Goal of the exercise:
Write out each record again exactly as it stands.

** BEGIN Provided material **

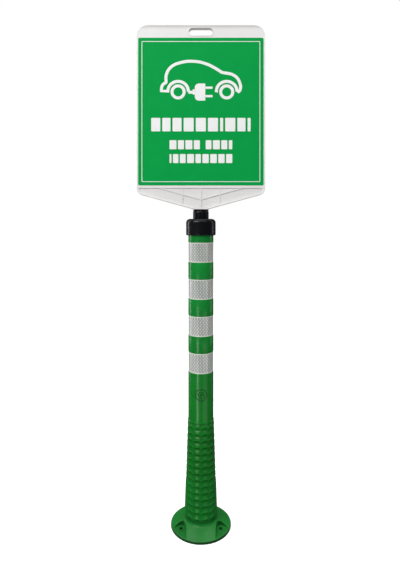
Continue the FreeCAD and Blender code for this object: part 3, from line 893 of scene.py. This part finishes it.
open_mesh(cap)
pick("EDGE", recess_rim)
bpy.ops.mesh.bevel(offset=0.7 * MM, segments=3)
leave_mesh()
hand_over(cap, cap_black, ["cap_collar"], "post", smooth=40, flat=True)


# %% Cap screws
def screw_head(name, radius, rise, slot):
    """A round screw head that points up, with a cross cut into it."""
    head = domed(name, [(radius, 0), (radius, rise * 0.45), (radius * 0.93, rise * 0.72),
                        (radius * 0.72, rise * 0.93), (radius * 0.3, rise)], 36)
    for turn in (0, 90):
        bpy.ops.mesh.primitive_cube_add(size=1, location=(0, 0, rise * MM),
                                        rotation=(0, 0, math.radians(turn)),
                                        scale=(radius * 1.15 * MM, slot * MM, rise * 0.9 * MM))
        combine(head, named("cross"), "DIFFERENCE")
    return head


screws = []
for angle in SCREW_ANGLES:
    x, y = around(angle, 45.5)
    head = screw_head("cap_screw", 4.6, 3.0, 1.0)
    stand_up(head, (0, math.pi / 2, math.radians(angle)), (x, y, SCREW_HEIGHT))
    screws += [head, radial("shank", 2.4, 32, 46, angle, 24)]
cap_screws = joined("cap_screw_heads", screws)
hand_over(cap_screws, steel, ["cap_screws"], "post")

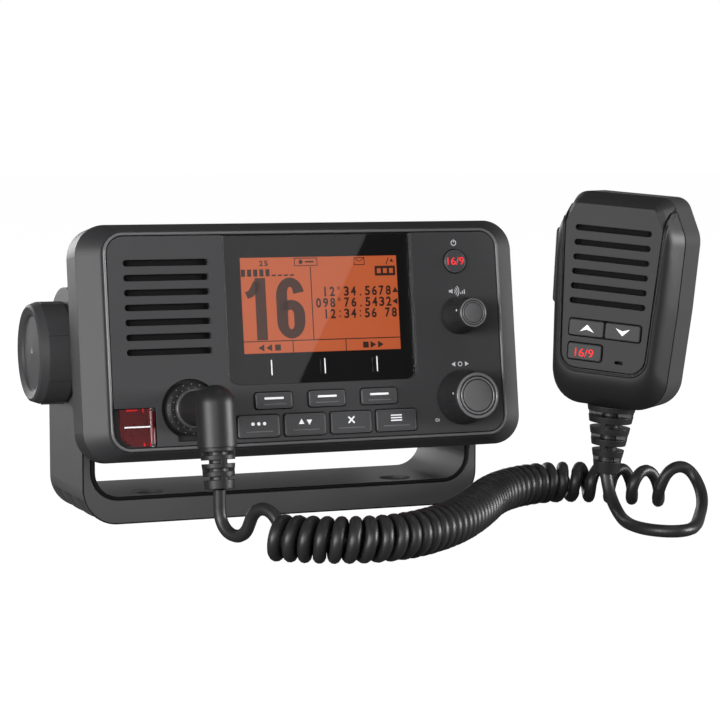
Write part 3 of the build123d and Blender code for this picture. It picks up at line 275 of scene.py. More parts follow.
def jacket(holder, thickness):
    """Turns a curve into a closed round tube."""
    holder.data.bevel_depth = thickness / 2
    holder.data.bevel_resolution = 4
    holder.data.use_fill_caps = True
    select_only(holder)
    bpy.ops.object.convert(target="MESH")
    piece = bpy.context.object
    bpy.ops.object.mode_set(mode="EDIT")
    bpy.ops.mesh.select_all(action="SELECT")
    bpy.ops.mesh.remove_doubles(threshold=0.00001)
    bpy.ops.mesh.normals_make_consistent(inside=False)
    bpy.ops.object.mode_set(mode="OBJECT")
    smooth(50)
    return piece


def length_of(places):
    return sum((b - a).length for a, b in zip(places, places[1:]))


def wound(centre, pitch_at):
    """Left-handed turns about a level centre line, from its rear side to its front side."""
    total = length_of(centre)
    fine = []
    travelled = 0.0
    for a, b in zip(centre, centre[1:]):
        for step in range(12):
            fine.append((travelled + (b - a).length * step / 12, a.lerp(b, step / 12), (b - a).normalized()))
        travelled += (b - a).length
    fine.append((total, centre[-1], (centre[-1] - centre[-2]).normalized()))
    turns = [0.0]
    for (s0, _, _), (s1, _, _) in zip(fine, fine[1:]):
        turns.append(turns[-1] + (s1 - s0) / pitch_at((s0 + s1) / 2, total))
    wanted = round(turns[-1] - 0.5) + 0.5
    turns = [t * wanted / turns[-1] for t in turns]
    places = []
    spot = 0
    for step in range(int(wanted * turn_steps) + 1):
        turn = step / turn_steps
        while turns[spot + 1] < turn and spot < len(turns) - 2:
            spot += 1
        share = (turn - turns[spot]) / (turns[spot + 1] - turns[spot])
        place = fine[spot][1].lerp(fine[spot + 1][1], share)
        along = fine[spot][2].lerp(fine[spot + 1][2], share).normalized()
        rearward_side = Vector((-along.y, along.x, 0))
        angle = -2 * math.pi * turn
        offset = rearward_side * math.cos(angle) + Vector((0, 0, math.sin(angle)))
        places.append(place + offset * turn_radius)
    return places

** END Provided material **

Solved problem:
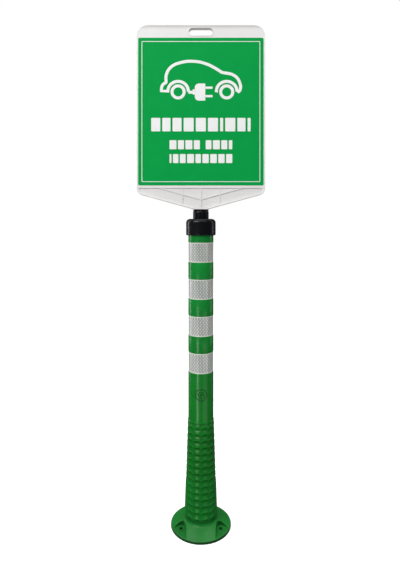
Continue the FreeCAD and Blender code for this object: part 3, from line 893 of scene.py. This part finishes it.
open_mesh(cap)
pick("EDGE", recess_rim)
bpy.ops.mesh.bevel(offset=0.7 * MM, segments=3)
leave_mesh()
hand_over(cap, cap_black, ["cap_collar"], "post", smooth=40, flat=True)


# %% Cap screws
def screw_head(name, radius, rise, slot):
    """A round screw head that points up, with a cross cut into it."""
    head = domed(name, [(radius, 0), (radius, rise * 0.45), (radius * 0.93, rise * 0.72),
                        (radius * 0.72, rise * 0.93), (radius * 0.3, rise)], 36)
    for turn in (0, 90):
        bpy.ops.mesh.primitive_cube_add(size=1, location=(0, 0, rise * MM),
                                        rotation=(0, 0, math.radians(turn)),
                                        scale=(radius * 1.15 * MM, slot * MM, rise * 0.9 * MM))
        combine(head, named("cross"), "DIFFERENCE")
    return head


screws = []
for angle in SCREW_ANGLES:
    x, y = around(angle, 45.5)
    head = screw_head("cap_screw", 4.6, 3.0, 1.0)
    stand_up(head, (0, math.pi / 2, math.radians(angle)), (x, y, SCREW_HEIGHT))
    screws += [head, radial("shank", 2.4, 32, 46, angle, 24)]
cap_screws = joined("cap_screw_heads", screws)
hand_over(cap_screws, steel, ["cap_screws"], "post")

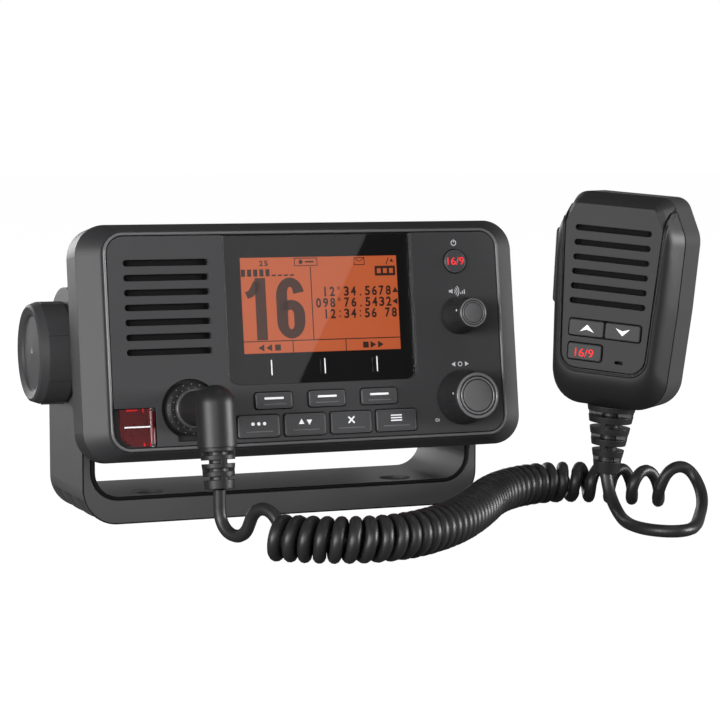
Write part 3 of the build123d and Blender code for this picture. It picks up at line 275 of scene.py. More parts follow.
def jacket(holder, thickness):
    """Turns a curve into a closed round tube."""
    holder.data.bevel_depth = thickness / 2
    holder.data.bevel_resolution = 4
    holder.data.use_fill_caps = True
    select_only(holder)
    bpy.ops.object.convert(target="MESH")
    piece = bpy.context.object
    bpy.ops.object.mode_set(mode="EDIT")
    bpy.ops.mesh.select_all(action="SELECT")
    bpy.ops.mesh.remove_doubles(threshold=0.00001)
    bpy.ops.mesh.normals_make_consistent(inside=False)
    bpy.ops.object.mode_set(mode="OBJECT")
    smooth(50)
    return piece


def length_of(places):
    return sum((b - a).length for a, b in zip(places, places[1:]))


def wound(centre, pitch_at):
    """Left-handed turns about a level centre line, from its rear side to its front side."""
    total = length_of(centre)
    fine = []
    travelled = 0.0
    for a, b in zip(centre, centre[1:]):
        for step in range(12):
            fine.append((travelled + (b - a).length * step / 12, a.lerp(b, step / 12), (b - a).normalized()))
        travelled += (b - a).length
    fine.append((total, centre[-1], (centre[-1] - centre[-2]).normalized()))
    turns = [0.0]
    for (s0, _, _), (s1, _, _) in zip(fine, fine[1:]):
        turns.append(turns[-1] + (s1 - s0) / pitch_at((s0 + s1) / 2, total))
    wanted = round(turns[-1] - 0.5) + 0.5
    turns = [t * wanted / turns[-1] for t in turns]
    places = []
    spot = 0
    for step in range(int(wanted * turn_steps) + 1):
        turn = step / turn_steps
        while turns[spot + 1] < turn and spot < len(turns) - 2:
            spot += 1
        share = (turn - turns[spot]) / (turns[spot + 1] - turns[spot])
        place = fine[spot][1].lerp(fine[spot + 1][1], share)
        along = fine[spot][2].lerp(fine[spot + 1][2], share).normalized()
        rearward_side = Vector((-along.y, along.x, 0))
        angle = -2 * math.pi * turn
        offset = rearward_side * math.cos(angle) + Vector((0, 0, math.sin(angle)))
        places.append(place + offset * turn_radius)
    return places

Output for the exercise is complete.